## WHAT YOU ARE ASKED TO DO:
Count how many lines hold the string "with", and give only that number.

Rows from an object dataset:

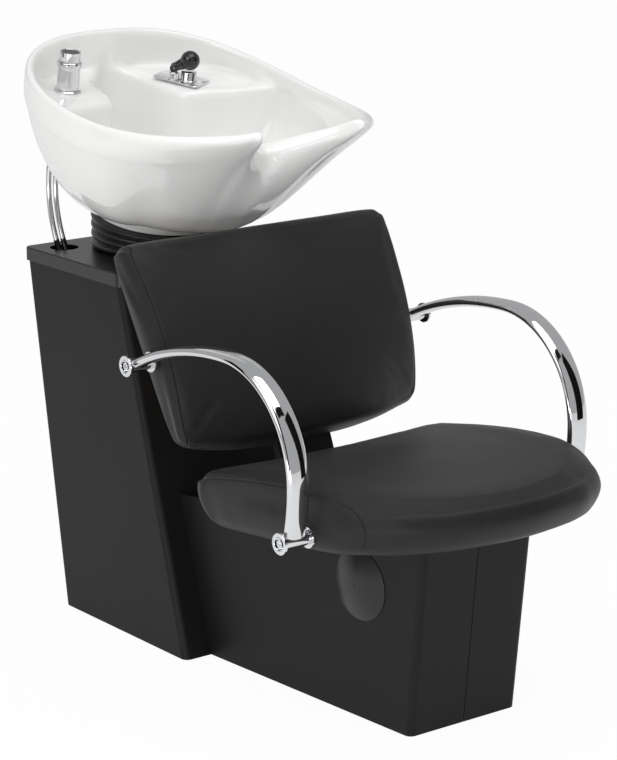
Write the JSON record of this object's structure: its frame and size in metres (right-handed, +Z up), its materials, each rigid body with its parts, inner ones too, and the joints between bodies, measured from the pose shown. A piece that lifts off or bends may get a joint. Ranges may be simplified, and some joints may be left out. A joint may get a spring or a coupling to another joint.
{
  "type": "salon backwash unit",
  "caption": "Salon backwash unit with a tilting ceramic shampoo bowl on a steel tower, an upholstered seat with a leaning backrest, chromed arms, a lever mixer and a hand spray.",
  "frame": {"origin": "on the floor, on the centre line, where the tower's front meets the base", "axes": "+X across the unit, to the right when it is seen from the front, -Y the way the sitter faces, +Z up"},
  "size_m": [0.635, 1.1962, 1.0103],
  "materials": {
    "zinc_steel": "satin",
    "black_steel": "satin",
    "black_plastic": "satin",
    "board": "matte",
    "black_cover": "satin",
    "chrome": "polished",
    "black_rubber": "satin",
    "white_glaze": "gloss",
    "black_gloss": "gloss"
  },
  "bodies": {
    "unit": {"floor_frame": "zinc_steel", "tower_shell": "black_steel", "tower_lid": "black_plastic", "service_panel": "black_steel", "panel_screws": "zinc_steel", "left_base_shell": "black_steel", "right_base_shell": "black_steel", "base_posts": "zinc_steel", "base_top": "black_steel", "left_cap": "black_plastic", "right_cap": "black_plastic", "back_upright": "black_steel", "upright_bolts": "zinc_steel", "seat_board": "board", "seat_cushion": "black_cover", "back_board": "board", "back_cushion": "black_cover", "left_arm": "chrome", "right_arm": "chrome", "arm_screws": "chrome", "arm_washers": "chrome", "tilt_bracket": "black_steel", "bracket_screws": "zinc_steel", "pivot_bolts": "zinc_steel", "pivot_nuts": "zinc_steel", "friction_discs": "black_rubber", "bellows": "black_rubber", "waste_hose": "black_rubber", "waste_pipe": "zinc_steel"},
    "bowl": {"tilt_yoke": "black_steel", "bowl_gasket": "black_rubber", "bowl": "white_glaze", "waste_fitting": "chrome", "waste_nut": "zinc_steel", "strainer": "chrome", "supply_tails": "chrome", "tail_nuts": "zinc_steel", "mixer_plate": "chrome", "vacuum_breaker": "chrome", "spray_holder": "chrome"},
    "turret": {"mixer_turret": "chrome", "lever_pin": "zinc_steel"},
    "lever": {"lever_neck": "black_gloss", "lever_ball": "black_gloss"},
    "spray": {"spray_body": "chrome", "spray_head": "chrome", "spray_face": "black_gloss"}
  },
  "joints": [
    {"name": "bowl_tilt", "type": "hinge", "parent": "unit", "child": "bowl", "pos_m": [0, 0.343, 0.672], "axis": [1, 0, 0], "range_deg": [-15, 3], "deforming": ["bellows", "waste_hose"]},
    {"name": "mixer_turn", "type": "hinge", "parent": "bowl", "child": "turret", "pos_m": [0.08657, 0.41554, 0.92546], "axis": [0, -0.1822, 0.9833], "range_deg": [-45, 45]},
    {"name": "lever_lift", "type": "hinge", "parent": "turret", "child": "lever", "pos_m": [0.08657, 0.41171, 0.94611], "axis": [-0.6428, -0.7532, -0.1396], "range_deg": [0, 25]},
    {"name": "spray_lift", "type": "slide", "parent": "bowl", "child": "spray", "axis": [0, -0.1822, 0.9833], "range_m": [0, 0.15]}
  ]
}
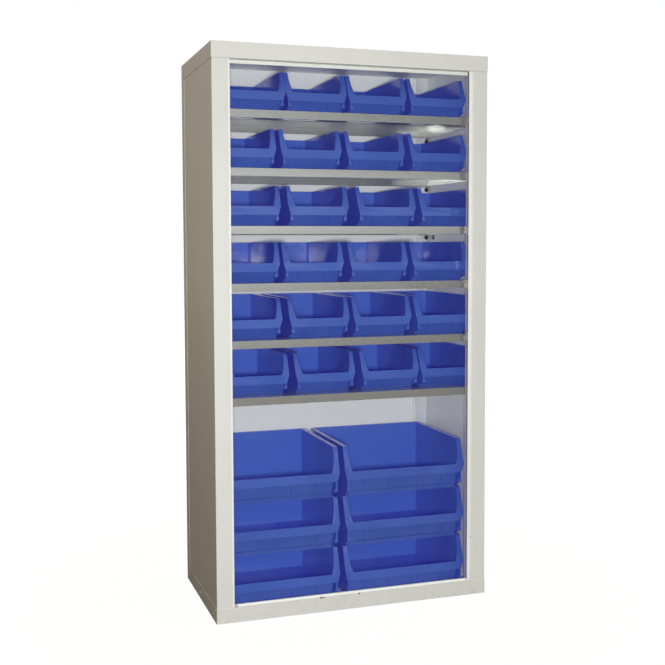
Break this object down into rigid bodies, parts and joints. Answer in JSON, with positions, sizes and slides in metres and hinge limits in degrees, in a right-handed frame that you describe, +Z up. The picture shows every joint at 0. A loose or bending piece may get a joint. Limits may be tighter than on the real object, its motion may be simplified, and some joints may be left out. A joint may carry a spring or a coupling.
{
  "type": "parts bin cabinet",
  "caption": "Open-fronted sheet steel cabinet with galvanised shelves holding rows of hopper-fronted picking bins, above stacks of larger bins on the floor.",
  "frame": {"origin": "on the ground, at the middle of the cabinet's width and depth", "axes": "+Z up, the open front faces -Y, +X to the right as seen from the front"},
  "size_m": [0.915, 0.484, 1.776],
  "materials": {
    "cabinet_paint": "satin",
    "galvanised": "satin",
    "zinc_clip": "satin",
    "bin_blue": "gloss"
  },
  "bodies": {
    "cabinet": {"side_panel_left": "cabinet_paint", "side_panel_right": "cabinet_paint", "back_panel": "cabinet_paint", "top_cap": "cabinet_paint", "base_tray": "cabinet_paint", "floor_panel": "cabinet_paint", "upright_front_left": "galvanised", "upright_front_right": "galvanised", "upright_rear_left": "galvanised", "upright_rear_right": "galvanised", "shelf_1": "galvanised", "shelf_2": "galvanised", "shelf_3": "galvanised", "shelf_4": "galvanised", "shelf_5": "galvanised", "shelf_6": "galvanised", "shelf_clips_1": "zinc_clip", "shelf_clips_2": "zinc_clip", "shelf_clips_3": "zinc_clip", "shelf_clips_4": "zinc_clip", "shelf_clips_5": "zinc_clip", "shelf_clips_6": "zinc_clip"},
    "small_bin_1_1": {"small_bin_1_1": "bin_blue"},
    "small_bin_1_2": {"small_bin_1_2": "bin_blue"},
    "small_bin_1_3": {"small_bin_1_3": "bin_blue"},
    "small_bin_1_4": {"small_bin_1_4": "bin_blue"},
    "small_bin_2_1": {"small_bin_2_1": "bin_blue"},
    "small_bin_2_2": {"small_bin_2_2": "bin_blue"},
    "small_bin_2_3": {"small_bin_2_3": "bin_blue"},
    "small_bin_2_4": {"small_bin_2_4": "bin_blue"},
    "small_bin_3_1": {"small_bin_3_1": "bin_blue"},
    "small_bin_3_2": {"small_bin_3_2": "bin_blue"},
    "small_bin_3_3": {"small_bin_3_3": "bin_blue"},
    "small_bin_3_4": {"small_bin_3_4": "bin_blue"},
    "small_bin_4_1": {"small_bin_4_1": "bin_blue"},
    "small_bin_4_2": {"small_bin_4_2": "bin_blue"},
    "small_bin_4_3": {"small_bin_4_3": "bin_blue"},
    "small_bin_4_4": {"small_bin_4_4": "bin_blue"},
    "small_bin_5_1": {"small_bin_5_1": "bin_blue"},
    "small_bin_5_2": {"small_bin_5_2": "bin_blue"},
    "small_bin_5_3": {"small_bin_5_3": "bin_blue"},
    "small_bin_5_4": {"small_bin_5_4": "bin_blue"},
    "small_bin_6_1": {"small_bin_6_1": "bin_blue"},
    "small_bin_6_2": {"small_bin_6_2": "bin_blue"},
    "small_bin_6_3": {"small_bin_6_3": "bin_blue"},
    "small_bin_6_4": {"small_bin_6_4": "bin_blue"},
    "large_bin_1_1": {"large_bin_1_1": "bin_blue"},
    "large_bin_1_2": {"large_bin_1_2": "bin_blue"},
    "large_bin_2_1": {"large_bin_2_1": "bin_blue"},
    "large_bin_2_2": {"large_bin_2_2": "bin_blue"},
    "large_bin_3_1": {"large_bin_3_1": "bin_blue"},
    "large_bin_3_2": {"large_bin_3_2": "bin_blue"}
  },
  "joints": [
    {"name": "small_bin_1_1_slide", "type": "slide", "parent": "cabinet", "child": "small_bin_1_1", "axis": [0, -1, 0], "range_m": [-0.035, 0.025]},
    {"name": "small_bin_1_2_slide", "type": "slide", "parent": "cabinet", "child": "small_bin_1_2", "axis": [0, -1, 0], "range_m": [-0.035, 0.455]},
    {"name": "small_bin_1_3_slide", "type": "slide", "parent": "cabinet", "child": "small_bin_1_3", "axis": [0, -1, 0], "range_m": [-0.035, 0.455]},
    {"name": "small_bin_1_4_slide", "type": "slide", "parent": "cabinet", "child": "small_bin_1_4", "axis": [0, -1, 0], "range_m": [-0.035, 0.025]},
    {"name": "small_bin_2_1_slide", "type": "slide", "parent": "cabinet", "child": "small_bin_2_1", "axis": [0, -1, 0], "range_m": [-0.035, 0.025]},
    {"name": "small_bin_2_2_slide", "type": "slide", "parent": "cabinet", "child": "small_bin_2_2", "axis": [0, -1, 0], "range_m": [-0.035, 0.455]},
    {"name": "small_bin_2_3_slide", "type": "slide", "parent": "cabinet", "child": "small_bin_2_3", "axis": [0, -1, 0], "range_m": [-0.035, 0.455]},
    {"name": "small_bin_2_4_slide", "type": "slide", "parent": "cabinet", "child": "small_bin_2_4", "axis": [0, -1, 0], "range_m": [-0.035, 0.025]},
    {"name": "small_bin_3_1_slide", "type": "slide", "parent": "cabinet", "child": "small_bin_3_1", "axis": [0, -1, 0], "range_m": [-0.035, 0.025]},
    {"name": "small_bin_3_2_slide", "type": "slide", "parent": "cabinet", "child": "small_bin_3_2", "axis": [0, -1, 0], "range_m": [-0.035, 0.455]},
    {"name": "small_bin_3_3_slide", "type": "slide", "parent": "cabinet", "child": "small_bin_3_3", "axis": [0, -1, 0], "range_m": [-0.035, 0.455]},
    {"name": "small_bin_3_4_slide", "type": "slide", "parent": "cabinet", "child": "small_bin_3_4", "axis": [0, -1, 0], "range_m": [-0.035, 0.025]},
    {"name": "small_bin_4_1_slide", "type": "slide", "parent": "cabinet", "child": "small_bin_4_1", "axis": [0, -1, 0], "range_m": [-0.035, 0.025]},
    {"name": "small_bin_4_2_slide", "type": "slide", "parent": "cabinet", "child": "small_bin_4_2", "axis": [0, -1, 0], "range_m": [-0.035, 0.455]},
    {"name": "small_bin_4_3_slide", "type": "slide", "parent": "cabinet", "child": "small_bin_4_3", "axis": [0, -1, 0], "range_m": [-0.035, 0.455]},
    {"name": "small_bin_4_4_slide", "type": "slide", "parent": "cabinet", "child": "small_bin_4_4", "axis": [0, -1, 0], "range_m": [-0.035, 0.025]},
    {"name": "small_bin_5_1_slide", "type": "slide", "parent": "cabinet", "child": "small_bin_5_1", "axis": [0, -1, 0], "range_m": [-0.035, 0.025]},
    {"name": "small_bin_5_2_slide", "type": "slide", "parent": "cabinet", "child": "small_bin_5_2", "axis": [0, -1, 0], "range_m": [-0.035, 0.455]},
    {"name": "small_bin_5_3_slide", "type": "slide", "parent": "cabinet", "child": "small_bin_5_3", "axis": [0, -1, 0], "range_m": [-0.035, 0.455]},
    {"name": "small_bin_5_4_slide", "type": "slide", "parent": "cabinet", "child": "small_bin_5_4", "axis": [0, -1, 0], "range_m": [-0.035, 0.025]},
    {"name": "small_bin_6_1_slide", "type": "slide", "parent": "cabinet", "child": "small_bin_6_1", "axis": [0, -1, 0], "range_m": [-0.035, 0.025]},
    {"name": "small_bin_6_2_slide", "type": "slide", "parent": "cabinet", "child": "small_bin_6_2", "axis": [0, -1, 0], "range_m": [-0.035, 0.455]},
    {"name": "small_bin_6_3_slide", "type": "slide", "parent": "cabinet", "child": "small_bin_6_3", "axis": [0, -1, 0], "range_m": [-0.035, 0.455]},
    {"name": "small_bin_6_4_slide", "type": "slide", "parent": "cabinet", "child": "small_bin_6_4", "axis": [0, -1, 0], "range_m": [-0.035, 0.025]},
    {"name": "large_bin_1_1_slide", "type": "slide", "parent": "cabinet", "child": "large_bin_1_1", "axis": [0, -1, 0], "range_m": [-0.0115, 0.025]},
    {"name": "large_bin_1_2_slide", "type": "slide", "parent": "cabinet", "child": "large_bin_1_2", "axis": [0, -1, 0], "range_m": [-0.0115, 0.025]},
    {"name": "large_bin_2_1_slide", "type": "slide", "parent": "cabinet", "child": "large_bin_2_1", "axis": [0, -1, 0], "range_m": [-0.0115, 0.025]},
    {"name": "large_bin_2_2_slide", "type": "slide", "parent": "cabinet", "child": "large_bin_2_2", "axis": [0, -1, 0], "range_m": [-0.0115, 0.025]},
    {"name": "large_bin_3_1_slide", "type": "slide", "parent": "cabinet", "child": "large_bin_3_1", "axis": [0, -1, 0], "range_m": [-0.0115, 0.025]},
    {"name": "large_bin_3_2_slide", "type": "slide", "parent": "cabinet", "child": "large_bin_3_2", "axis": [0, -1, 0], "range_m": [-0.0115, 0.025]}
  ]
}
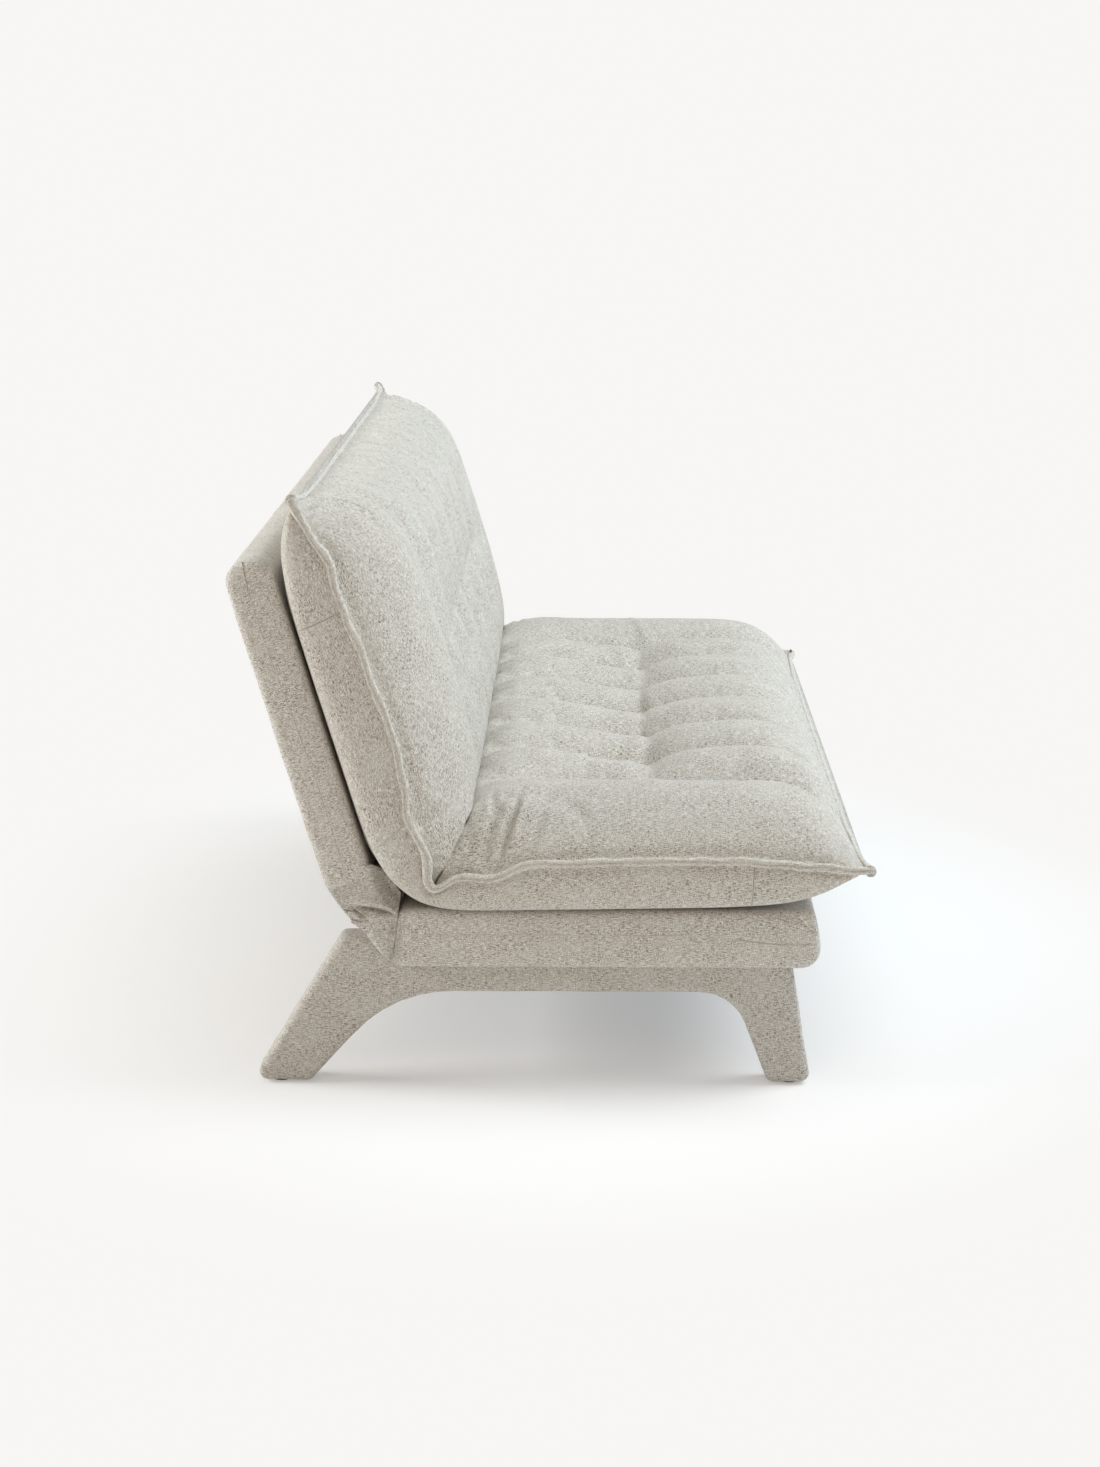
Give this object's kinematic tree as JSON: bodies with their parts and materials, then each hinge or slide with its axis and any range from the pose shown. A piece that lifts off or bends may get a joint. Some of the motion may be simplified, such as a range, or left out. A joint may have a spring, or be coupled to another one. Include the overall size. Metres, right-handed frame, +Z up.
{
  "type": "click clack sofa bed",
  "caption": "Armless click clack sofa bed: tufted pillow-top topper folded over an upholstered deck and a reclining back panel with ratchet hinges, on arched leg panels.",
  "frame": {"origin": "on the floor under the middle of the sofa's footprint", "axes": "+X along the width to the right as seen from the front, +Y to the back, +Z up"},
  "size_m": [1.9, 1.004, 0.9457],
  "materials": {
    "linen": "matte",
    "plywood": "satin",
    "pine": "matte",
    "foam": "matte",
    "webbing": "matte",
    "dust_cloth": "matte",
    "hinge_steel": "satin",
    "zinc_steel": "satin",
    "glide_plastic": "matte"
  },
  "bodies": {
    "base": {"seat_cushion": "linen", "deck_cover": "linen", "leg_cover_left": "linen", "leg_cover_right": "linen", "leg_panel_left": "plywood", "leg_panel_right": "plywood", "side_apron_left": "plywood", "side_apron_right": "plywood", "front_rail": "pine", "rear_rail": "pine", "centre_bearer": "pine", "side_bearer_left": "pine", "side_bearer_right": "pine", "deck_foam": "foam", "seat_strap_1": "webbing", "seat_strap_2": "webbing", "seat_strap_3": "webbing", "seat_strap_4": "webbing", "seat_strap_5": "webbing", "seat_strap_6": "webbing", "dust_sheet": "dust_cloth", "hinge_seat_plate_left": "hinge_steel", "hinge_cheek_left": "hinge_steel", "hinge_seat_plate_right": "hinge_steel", "hinge_cheek_right": "hinge_steel", "hinge_pivot_left": "zinc_steel", "hinge_pivot_right": "zinc_steel", "pawl_spring_left": "zinc_steel", "pawl_spring_right": "zinc_steel", "leg_bolt_front_left": "zinc_steel", "leg_bolt_rear_left": "zinc_steel", "leg_bolt_front_right": "zinc_steel", "leg_bolt_rear_right": "zinc_steel", "glide_rear_left": "glide_plastic", "glide_front_left": "glide_plastic", "glide_rear_right": "glide_plastic", "glide_front_right": "glide_plastic"},
    "backrest": {"back_cushion": "linen", "back_cover": "linen", "back_foam": "foam", "back_top_rail": "pine", "back_bottom_rail": "pine", "back_upright": "pine", "back_stile_left": "pine", "back_stile_right": "pine", "back_web_1": "webbing", "back_web_2": "webbing", "back_web_3": "webbing", "back_web_4": "webbing", "hinge_arm_left": "hinge_steel", "hinge_arm_right": "hinge_steel", "corner_flap_left": "linen", "corner_flap_right": "linen", "arm_bolt_lower_left": "zinc_steel", "arm_bolt_upper_left": "zinc_steel", "arm_bolt_lower_right": "zinc_steel", "arm_bolt_upper_right": "zinc_steel"},
    "pawl_left": {"hinge_pawl_left": "zinc_steel"},
    "pawl_right": {"hinge_pawl_right": "zinc_steel"}
  },
  "joints": [
    {"name": "backrest_recline", "type": "hinge", "parent": "base", "child": "backrest", "pos_m": [0, 0.28324, 0.264], "axis": [-1, 0, 0], "range_deg": [0, 73], "deforming": ["corner_flap_left", "corner_flap_right"]},
    {"name": "pawl_left_swing", "type": "hinge", "parent": "base", "child": "pawl_left", "pos_m": [-0.8141, 0.28104, 0.219], "axis": [1, 0, 0], "range_deg": [-11, 0], "stiffness_Nm_per_rad": 0.05, "springref_deg": -20.05, "deforming": ["pawl_spring_left"]},
    {"name": "pawl_right_swing", "type": "hinge", "parent": "base", "child": "pawl_right", "pos_m": [0.8141, 0.28104, 0.219], "axis": [1, 0, 0], "range_deg": [-11, 0], "stiffness_Nm_per_rad": 0.05, "springref_deg": -20.05, "deforming": ["pawl_spring_right"]}
  ],
  "couplings": [
    {"joint": "pawl_right_swing", "follows": "pawl_left_swing", "ratio": 1}
  ]
}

## RESPONSE:
6